** PROBLEM DESCRIPTION **
Write out only the span of lines that begins at the line with "stand.location.x = -(min(reach)" and ends at the line with "before = set(bpy.data.objects)". Keep both end lines, word for word.

++++ COLLECTED MATERIAL ++++

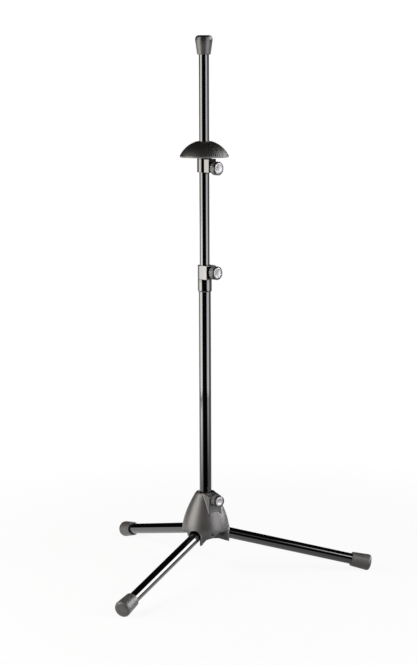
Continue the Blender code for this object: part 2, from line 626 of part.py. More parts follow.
def rubber_cap_outline(neck, wide, length, edge, socket, depth):
    """A rubber cap, mouth down at height 0, with a socket for a tube."""
    rounded = arc((wide - edge, length - edge), edge, math.pi / 2, 0.0)
    return [(0.0, length)] + rounded + [
        (neck, RUBBER_EDGE), (neck - RUBBER_EDGE, 0.0), (socket, 0.0), (socket, depth), (0.0, depth)]


def build_leg(side, floor):
    """A leg tube with its hinge bush and rubber foot. The anchor's +Z runs out along the leg."""
    x, y, angle = leg_direction(side)
    hinge = anchor("leg_" + side + "_hinge", (PIVOT_REACH * x, PIVOT_REACH * y, PIVOT_HEIGHT),
                   (0.0, math.pi / 2 + LEG_SLOPE, angle), stand)
    foot_start = LEG_LENGTH - FOOT_LENGTH
    tube_end = LEG_LENGTH - FOOT_ROOF - GAP
    bore = LEG_RADIUS - LEG_WALL
    leg = turned("leg_tube_" + side, tube_outline(LEG_RADIUS, bore, -LEG_TAIL, tube_end), LACQUER, hinge)
    drill = turned("leg_drill_" + side,
                   rod_outline(PIN_RADIUS + BORE_GAP, -2 * LEG_RADIUS, 2 * LEG_RADIUS), None, hinge,
                   steps=SMALL_STEPS, ring=False, rotation=(math.pi / 2, 0.0, 0.0))
    boolean(leg, drill)

    bush_radius = bore - BORE_GAP
    low = -LEG_TAIL - LEG_BUSH_NOSE - GAP
    bush = turned("leg_bush_" + side,
                  [(0.0, low + LEG_BUSH_LENGTH), (bush_radius, low + LEG_BUSH_LENGTH),
                   (bush_radius, low + LEG_BUSH_NOSE), (bush_radius - LEG_BUSH_NOSE, low),
                   (0.0, low)],
                  NYLON, hinge, steps=TUBE_STEPS, ring=False)
    boolean(bush, drill)

    foot = turned("foot_cap_" + side,
                  rubber_cap_outline(FOOT_NECK_RADIUS, FOOT_END_RADIUS, FOOT_LENGTH, FOOT_END_ROUND,
                                     LEG_RADIUS + BORE_GAP, FOOT_LENGTH - FOOT_ROOF),
                  RUBBER, hinge, ring=False, location=(0.0, 0.0, foot_start))
    boolean(foot, floor)


def build_pole():
    """The lower tube with its end plug and the collar that clamps the rod."""
    slide = anchor("pole_slide", (0.0, 0.0, 0.0), parent=stand)
    pole_bore = POLE_RADIUS - POLE_WALL
    pole_top = COLLAR_BOTTOM + COLLAR_SOCKET_DEPTH
    turned("pole_tube", tube_outline(POLE_RADIUS, pole_bore, POLE_BOTTOM, pole_top), LACQUER, slide)
    plug = pole_bore - BORE_GAP
    inside = POLE_BOTTOM + POLE_PLUG_DEPTH
    under = POLE_BOTTOM - GAP
    turned("pole_end_plug",
           [(0.0, inside), (plug - PLUG_EDGE, inside), (plug, inside - PLUG_EDGE), (plug, under),
            (POLE_RADIUS, under), (POLE_RADIUS, under - POLE_PLUG_FLANGE + PLUG_EDGE),
            (POLE_RADIUS - PLUG_EDGE, under - POLE_PLUG_FLANGE), (0.0, under - POLE_PLUG_FLANGE)],
           NYLON, slide, ring=False)

    bush_low = pole_top + GAP
    bush_high = bush_low + COLLAR_BUSH_HEIGHT
    collar = turned("pole_collar",
                    [(COLLAR_RADIUS - COLLAR_LIP, COLLAR_TOP), (COLLAR_RADIUS, COLLAR_TOP - COLLAR_LIP),
                     (COLLAR_RADIUS, COLLAR_BOTTOM + COLLAR_TAPER),
                     (POLE_BORE + COLLAR_LIP / 2, COLLAR_BOTTOM), (POLE_BORE, COLLAR_BOTTOM),
                     (POLE_BORE, bush_high + GAP), (ROD_BORE, bush_high + GAP), (ROD_BORE, COLLAR_TOP)],
                    LACQUER, slide)
    axis = clamp_anchor("collar", slide)
    boss = clamp_boss("collar", COLLAR_BOSS_HALF_WIDTH, COLLAR_BOSS_FRONT,
                      COLLAR_TOP - COLLAR_BOSS_HEIGHT, COLLAR_TOP - GAP, slide)
    boolean(collar, boss, "UNION")
    clear_bore("collar", collar, [(ROD_BORE, COLLAR_TOP + GAP), (ROD_BORE, bush_high + GAP),
                                  (POLE_BORE, bush_high + GAP), (POLE_BORE, COLLAR_BOTTOM - GAP)], slide)
    bore_for_clamp("collar", collar, axis)
    build_clamp("collar", axis)
    bush = anchor("collar_bush_turn", (0.0, 0.0, bush_low), parent=slide)
    turned("collar_guide_bush", tube_outline(ROD_BORE + GUIDE_BUSH_WALL, ROD_BORE, 0.0,
                                             COLLAR_BUSH_HEIGHT), NYLON, bush)


def clamp_boss(kind, half_width, front, low, high, parent):
    """The square boss on a collar or sleeve that carries the clamp screw."""
    return box(kind + "_boss", (0.0, -half_width, low), (front, half_width, high), None, parent,
               rotation=(0.0, 0.0, CLAMPS[kind]["azimuth"]))


def clear_bore(kind, piece, steps, parent):
    """Opens the bore again after the boss has been joined. The steps run from the top down."""
    outline = [(0.0, steps[0][1])] + steps + [(0.0, steps[-1][1])]
    boolean(piece, turned(kind + "_bore", outline, None, parent, ring=False))


def build_rod():
    """The upper tube with the plug that guides its lower end and the rubber cap on top."""
    slide = anchor("rod_slide", (0.0, 0.0, 0.0), parent=stand)
    rod_bore = ROD_RADIUS - ROD_WALL
    rod_top = CAP_TOP - CAP_ROOF - GAP
    turned("rod_tube", tube_outline(ROD_RADIUS, rod_bore, ROD_BOTTOM, rod_top), LACQUER, slide)
    plug = rod_bore - BORE_GAP
    guide = POLE_RADIUS - POLE_WALL - BORE_GAP
    inside = ROD_BOTTOM + ROD_PLUG_DEPTH
    under = ROD_BOTTOM - GAP
    turned("rod_guide_plug",
           [(0.0, inside), (plug - PLUG_EDGE, inside), (plug, inside - PLUG_EDGE), (plug, under),
            (guide, under), (guide, under - ROD_PLUG_FLANGE), (0.0, under - ROD_PLUG_FLANGE)],
           NYLON, slide, ring=False)

    wide = CAP_TOP - CAP_WIDE_DROP
    rounded = arc((CAP_WIDE_RADIUS - CAP_GROOVE - CAP_TOP_ROUND, CAP_TOP - CAP_TOP_ROUND),
                  CAP_TOP_ROUND, math.pi / 2, 0.0)
    socket = ROD_RADIUS + BORE_GAP
    turned("end_cap",
           [(0.0, CAP_TOP)] + rounded + [
               (CAP_WIDE_RADIUS - CAP_GROOVE, wide + 2 * CAP_GROOVE),
               (CAP_WIDE_RADIUS, wide + CAP_GROOVE), (CAP_WIDE_RADIUS, wide - CAP_GROOVE),
               (CAP_NECK_RADIUS, CAP_BOTTOM + RUBBER_EDGE),
               (CAP_NECK_RADIUS - RUBBER_EDGE, CAP_BOTTOM), (socket, CAP_BOTTOM),
               (socket, CAP_TOP - CAP_ROOF), (0.0, CAP_TOP - CAP_ROOF)],
           RUBBER, slide, ring=False)


def dome_outline():
    """The bell rest's closed outline: outer side down, rim, inner side up to the hub."""
    rim = DOME_RIM_HEIGHT + DOME_RIM
    centre = rim - math.sqrt(DOME_SPHERE ** 2 - DOME_RADIUS ** 2)
    crown = centre + math.sqrt(DOME_SPHERE ** 2 - DOME_CROWN_RADIUS ** 2)
    start = math.asin(DOME_CROWN_RADIUS / DOME_SPHERE)
    end = math.asin(DOME_RADIUS / DOME_SPHERE)
    outside = arc((0.0, centre), DOME_SPHERE, math.pi / 2 - start, math.pi / 2 - end, DOME_OUTER_STEPS)
    inner_sphere = DOME_SPHERE - DOME_WALL
    hub = SLEEVE_RADIUS + BORE_GAP
    hub_outer = hub + DOME_HUB_WALL
    first = math.asin((DOME_RADIUS - DOME_WALL) / inner_sphere)
    last = math.asin(hub_outer / inner_sphere)
    inside = arc((0.0, centre), inner_sphere, math.pi / 2 - first, math.pi / 2 - last, DOME_INNER_STEPS)
    hub_bottom = SLEEVE_SEAT_BOTTOM + SLEEVE_SEAT_HEIGHT + GAP
    ceiling = SLEEVE_TOP + GAP
    return ([(ROD_BORE, crown)] + outside + [(DOME_RADIUS, DOME_RIM_HEIGHT),
            (DOME_RADIUS - DOME_WALL, DOME_RIM_HEIGHT)] + inside
            + [(hub_outer, hub_bottom), (hub, hub_bottom), (hub, ceiling), (ROD_BORE, ceiling)])


def build_bell_rest():
    """The sleeve that clamps on the rod and the ribbed dome that it carries."""
    slide = anchor("rest_slide", (0.0, 0.0, 0.0), parent=stand)
    bush_low = SLEEVE_TOP - SLEEVE_BUSH_HEIGHT - GAP
    bush_bore = ROD_BORE + GUIDE_BUSH_WALL + GAP
    seat_top = SLEEVE_SEAT_BOTTOM + SLEEVE_SEAT_HEIGHT
    sleeve = turned("rest_sleeve",
                    [(SLEEVE_RADIUS, SLEEVE_TOP), (SLEEVE_RADIUS, seat_top),
                     (SLEEVE_SEAT_RADIUS, seat_top), (SLEEVE_SEAT_RADIUS, SLEEVE_SEAT_BOTTOM),
                     (SLEEVE_RADIUS, SLEEVE_SEAT_BOTTOM), (SLEEVE_RADIUS, SLEEVE_BOTTOM),
                     (ROD_BORE, SLEEVE_BOTTOM), (ROD_BORE, bush_low), (bush_bore, bush_low),
                     (bush_bore, SLEEVE_TOP)], LACQUER, slide)
    axis = clamp_anchor("rest", slide)
    boss = clamp_boss("rest", SLEEVE_BOSS_HALF_WIDTH, SLEEVE_BOSS_FRONT, SLEEVE_BOTTOM + GAP,
                      SLEEVE_BOTTOM + SLEEVE_BOSS_HEIGHT, slide)
    boolean(sleeve, boss, "UNION")
    clear_bore("rest", sleeve, [(ROD_BORE, bush_low), (ROD_BORE, SLEEVE_BOTTOM - GAP)], slide)
    bore_for_clamp("rest", sleeve, axis)
    build_clamp("rest", axis)

    bush = anchor("rest_bush_turn", (0.0, 0.0, bush_low + GAP), parent=slide)
    turned("rest_guide_bush", tube_outline(ROD_BORE + GUIDE_BUSH_WALL, ROD_BORE, 0.0,
                                           SLEEVE_BUSH_HEIGHT - GAP), NYLON, bush)
    dome = turned("bell_rest_dome", dome_outline(), DOME_PLASTIC, slide, steps=2 * DOME_RIBS)
    flute(dome, DOME_CROWN_RADIUS + DOME_RIB_HEIGHT, DOME_RIB_HEIGHT,
          DOME_RIM_HEIGHT + DOME_RIM + GAP, DOME_RIM_HEIGHT + DOME_SPHERE)


def centre_footprint():
    """Moves the stand so that its footprint's middle, along the right leg, is on the origin."""
    bpy.context.view_layer.update()
    depsgraph = bpy.context.evaluated_depsgraph_get()
    reach = []
    for side in LEG_ANGLES:
        foot = bpy.data.objects["foot_cap_" + side].evaluated_get(depsgraph)
        reach += [(foot.matrix_world @ Vector(corner.co)).x for corner in foot.data.vertices]
    stand.location.x = -(min(reach) + max(reach)) / 2


def main():
    build_base()
    floor = box("floor_cut", (-FOOT_REACH * 2, -FOOT_REACH * 2, -FOOT_REACH),
                (FOOT_REACH * 2, FOOT_REACH * 2, 0.0), None, None)
    for side in LEG_ANGLES:
        build_leg(side, floor)
    build_pole()
    build_rod()
    build_bell_rest()
    centre_footprint()


main()
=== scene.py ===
"""The looks of a folding trombone stand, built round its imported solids. Metres, +Z up."""

import json
import math

import bmesh
import bpy
from mathutils import Matrix, Vector


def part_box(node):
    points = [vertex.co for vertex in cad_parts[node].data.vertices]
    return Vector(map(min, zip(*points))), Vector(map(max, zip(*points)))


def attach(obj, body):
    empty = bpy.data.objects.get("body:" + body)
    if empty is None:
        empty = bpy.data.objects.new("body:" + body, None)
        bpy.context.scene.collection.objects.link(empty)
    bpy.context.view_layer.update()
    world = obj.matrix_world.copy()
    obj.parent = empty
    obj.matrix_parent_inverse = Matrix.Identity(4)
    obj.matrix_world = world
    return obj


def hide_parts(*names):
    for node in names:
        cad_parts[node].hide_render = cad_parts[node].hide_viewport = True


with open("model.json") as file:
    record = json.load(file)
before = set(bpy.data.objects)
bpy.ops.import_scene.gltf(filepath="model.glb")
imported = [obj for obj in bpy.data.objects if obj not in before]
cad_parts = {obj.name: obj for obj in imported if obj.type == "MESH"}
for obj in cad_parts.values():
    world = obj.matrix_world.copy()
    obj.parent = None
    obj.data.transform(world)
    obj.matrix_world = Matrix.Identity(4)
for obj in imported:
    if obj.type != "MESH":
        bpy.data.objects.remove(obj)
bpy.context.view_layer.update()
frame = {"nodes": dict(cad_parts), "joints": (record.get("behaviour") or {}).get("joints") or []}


# The camera: just under the height of the stand's top and 3.1 m from the pole, looking a little down, as
# the picture was taken. The picture is upright, 417 by 665, and its long side is the sensor's width.
CAMERA_DISTANCE = 3.1147
CAMERA_HEIGHT = 0.92255
CAMERA_ROUND = math.radians(-1.954)     # round the pole, from straight in front
CAMERA_PITCH = math.radians(8.609)      # downwards
CAMERA_ROLL = math.radians(-0.2008)
CAMERA_PAN = math.radians(0.1191)
LENS = 93.5
SENSOR_WIDTH = 36.0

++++

** OUTPUT FOR THIS TASK **
    stand.location.x = -(min(reach) + max(reach)) / 2


def main():
    build_base()
    floor = box("floor_cut", (-FOOT_REACH * 2, -FOOT_REACH * 2, -FOOT_REACH),
                (FOOT_REACH * 2, FOOT_REACH * 2, 0.0), None, None)
    for side in LEG_ANGLES:
        build_leg(side, floor)
    build_pole()
    build_rod()
    build_bell_rest()
    centre_footprint()


main()
=== scene.py ===
"""The looks of a folding trombone stand, built round its imported solids. Metres, +Z up."""

import json
import math

import bmesh
import bpy
from mathutils import Matrix, Vector


def part_box(node):
    points = [vertex.co for vertex in cad_parts[node].data.vertices]
    return Vector(map(min, zip(*points))), Vector(map(max, zip(*points)))


def attach(obj, body):
    empty = bpy.data.objects.get("body:" + body)
    if empty is None:
        empty = bpy.data.objects.new("body:" + body, None)
        bpy.context.scene.collection.objects.link(empty)
    bpy.context.view_layer.update()
    world = obj.matrix_world.copy()
    obj.parent = empty
    obj.matrix_parent_inverse = Matrix.Identity(4)
    obj.matrix_world = world
    return obj


def hide_parts(*names):
    for node in names:
        cad_parts[node].hide_render = cad_parts[node].hide_viewport = True


with open("model.json") as file:
    record = json.load(file)
before = set(bpy.data.objects)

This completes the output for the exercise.